● AIM: Print out the material that follows word for word.

## begin SUPPLIED MATERIAL

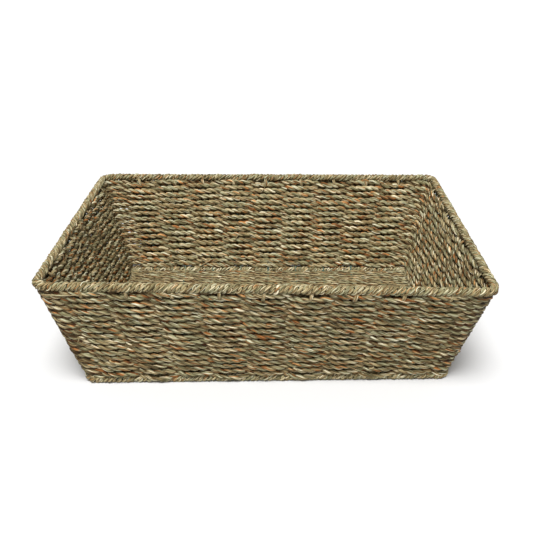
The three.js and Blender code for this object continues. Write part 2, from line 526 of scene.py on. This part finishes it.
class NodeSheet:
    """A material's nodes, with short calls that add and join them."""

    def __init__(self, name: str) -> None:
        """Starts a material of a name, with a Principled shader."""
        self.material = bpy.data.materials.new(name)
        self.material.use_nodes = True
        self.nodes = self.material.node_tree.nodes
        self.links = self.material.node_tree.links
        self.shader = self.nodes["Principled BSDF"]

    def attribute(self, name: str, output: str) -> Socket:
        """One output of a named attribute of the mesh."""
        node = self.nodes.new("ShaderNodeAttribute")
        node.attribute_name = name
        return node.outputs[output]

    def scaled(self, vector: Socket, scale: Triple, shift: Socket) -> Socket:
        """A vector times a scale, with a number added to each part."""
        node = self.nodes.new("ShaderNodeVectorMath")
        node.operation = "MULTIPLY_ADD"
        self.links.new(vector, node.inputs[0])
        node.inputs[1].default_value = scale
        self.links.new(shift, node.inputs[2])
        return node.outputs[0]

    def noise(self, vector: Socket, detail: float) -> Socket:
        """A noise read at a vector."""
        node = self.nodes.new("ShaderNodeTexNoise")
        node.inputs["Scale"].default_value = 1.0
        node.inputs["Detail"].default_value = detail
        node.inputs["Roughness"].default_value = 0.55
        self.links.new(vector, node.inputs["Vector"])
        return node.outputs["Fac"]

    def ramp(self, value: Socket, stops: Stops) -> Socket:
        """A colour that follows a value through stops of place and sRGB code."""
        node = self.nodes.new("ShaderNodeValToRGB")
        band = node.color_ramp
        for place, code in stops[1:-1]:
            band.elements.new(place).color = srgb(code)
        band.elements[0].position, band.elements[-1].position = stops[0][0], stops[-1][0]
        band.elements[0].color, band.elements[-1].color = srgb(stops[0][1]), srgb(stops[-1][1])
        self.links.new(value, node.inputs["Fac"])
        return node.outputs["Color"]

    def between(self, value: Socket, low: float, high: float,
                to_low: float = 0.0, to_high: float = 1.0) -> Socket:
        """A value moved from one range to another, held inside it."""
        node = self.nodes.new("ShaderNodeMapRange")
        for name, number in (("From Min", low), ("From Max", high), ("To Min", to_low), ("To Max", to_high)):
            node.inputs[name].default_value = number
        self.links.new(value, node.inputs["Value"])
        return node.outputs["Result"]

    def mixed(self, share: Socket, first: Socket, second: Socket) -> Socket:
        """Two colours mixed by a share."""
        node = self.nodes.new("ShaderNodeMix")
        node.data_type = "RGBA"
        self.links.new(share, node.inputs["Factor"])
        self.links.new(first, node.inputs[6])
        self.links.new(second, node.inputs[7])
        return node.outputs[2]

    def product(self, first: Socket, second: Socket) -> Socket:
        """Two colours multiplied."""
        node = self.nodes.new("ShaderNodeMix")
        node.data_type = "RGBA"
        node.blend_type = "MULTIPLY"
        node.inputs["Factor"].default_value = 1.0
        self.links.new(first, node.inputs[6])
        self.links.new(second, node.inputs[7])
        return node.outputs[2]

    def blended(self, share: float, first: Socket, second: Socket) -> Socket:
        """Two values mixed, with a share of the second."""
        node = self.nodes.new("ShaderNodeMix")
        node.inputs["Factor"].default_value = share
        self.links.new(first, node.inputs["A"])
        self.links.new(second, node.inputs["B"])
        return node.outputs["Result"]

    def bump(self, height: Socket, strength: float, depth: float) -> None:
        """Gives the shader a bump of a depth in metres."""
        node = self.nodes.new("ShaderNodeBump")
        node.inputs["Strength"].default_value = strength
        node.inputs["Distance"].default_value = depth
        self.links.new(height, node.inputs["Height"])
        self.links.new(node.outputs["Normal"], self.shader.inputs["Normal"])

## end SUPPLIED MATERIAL

● TASK ANSWER:
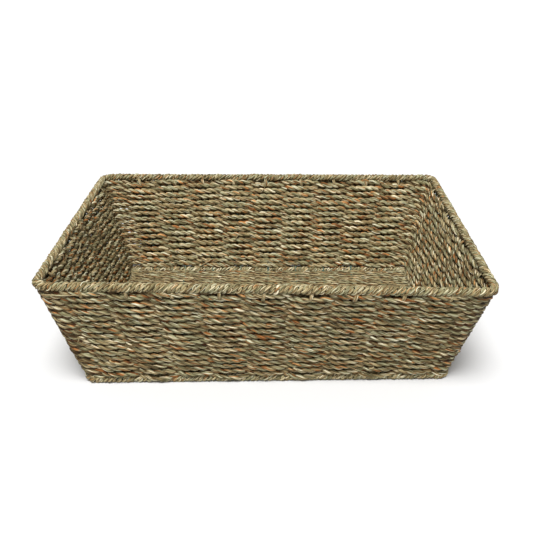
The three.js and Blender code for this object continues. Write part 2, from line 526 of scene.py on. This part finishes it.
class NodeSheet:
    """A material's nodes, with short calls that add and join them."""

    def __init__(self, name: str) -> None:
        """Starts a material of a name, with a Principled shader."""
        self.material = bpy.data.materials.new(name)
        self.material.use_nodes = True
        self.nodes = self.material.node_tree.nodes
        self.links = self.material.node_tree.links
        self.shader = self.nodes["Principled BSDF"]

    def attribute(self, name: str, output: str) -> Socket:
        """One output of a named attribute of the mesh."""
        node = self.nodes.new("ShaderNodeAttribute")
        node.attribute_name = name
        return node.outputs[output]

    def scaled(self, vector: Socket, scale: Triple, shift: Socket) -> Socket:
        """A vector times a scale, with a number added to each part."""
        node = self.nodes.new("ShaderNodeVectorMath")
        node.operation = "MULTIPLY_ADD"
        self.links.new(vector, node.inputs[0])
        node.inputs[1].default_value = scale
        self.links.new(shift, node.inputs[2])
        return node.outputs[0]

    def noise(self, vector: Socket, detail: float) -> Socket:
        """A noise read at a vector."""
        node = self.nodes.new("ShaderNodeTexNoise")
        node.inputs["Scale"].default_value = 1.0
        node.inputs["Detail"].default_value = detail
        node.inputs["Roughness"].default_value = 0.55
        self.links.new(vector, node.inputs["Vector"])
        return node.outputs["Fac"]

    def ramp(self, value: Socket, stops: Stops) -> Socket:
        """A colour that follows a value through stops of place and sRGB code."""
        node = self.nodes.new("ShaderNodeValToRGB")
        band = node.color_ramp
        for place, code in stops[1:-1]:
            band.elements.new(place).color = srgb(code)
        band.elements[0].position, band.elements[-1].position = stops[0][0], stops[-1][0]
        band.elements[0].color, band.elements[-1].color = srgb(stops[0][1]), srgb(stops[-1][1])
        self.links.new(value, node.inputs["Fac"])
        return node.outputs["Color"]

    def between(self, value: Socket, low: float, high: float,
                to_low: float = 0.0, to_high: float = 1.0) -> Socket:
        """A value moved from one range to another, held inside it."""
        node = self.nodes.new("ShaderNodeMapRange")
        for name, number in (("From Min", low), ("From Max", high), ("To Min", to_low), ("To Max", to_high)):
            node.inputs[name].default_value = number
        self.links.new(value, node.inputs["Value"])
        return node.outputs["Result"]

    def mixed(self, share: Socket, first: Socket, second: Socket) -> Socket:
        """Two colours mixed by a share."""
        node = self.nodes.new("ShaderNodeMix")
        node.data_type = "RGBA"
        self.links.new(share, node.inputs["Factor"])
        self.links.new(first, node.inputs[6])
        self.links.new(second, node.inputs[7])
        return node.outputs[2]

    def product(self, first: Socket, second: Socket) -> Socket:
        """Two colours multiplied."""
        node = self.nodes.new("ShaderNodeMix")
        node.data_type = "RGBA"
        node.blend_type = "MULTIPLY"
        node.inputs["Factor"].default_value = 1.0
        self.links.new(first, node.inputs[6])
        self.links.new(second, node.inputs[7])
        return node.outputs[2]

    def blended(self, share: float, first: Socket, second: Socket) -> Socket:
        """Two values mixed, with a share of the second."""
        node = self.nodes.new("ShaderNodeMix")
        node.inputs["Factor"].default_value = share
        self.links.new(first, node.inputs["A"])
        self.links.new(second, node.inputs["B"])
        return node.outputs["Result"]

    def bump(self, height: Socket, strength: float, depth: float) -> None:
        """Gives the shader a bump of a depth in metres."""
        node = self.nodes.new("ShaderNodeBump")
        node.inputs["Strength"].default_value = strength
        node.inputs["Distance"].default_value = depth
        self.links.new(height, node.inputs["Height"])
        self.links.new(node.outputs["Normal"], self.shader.inputs["Normal"])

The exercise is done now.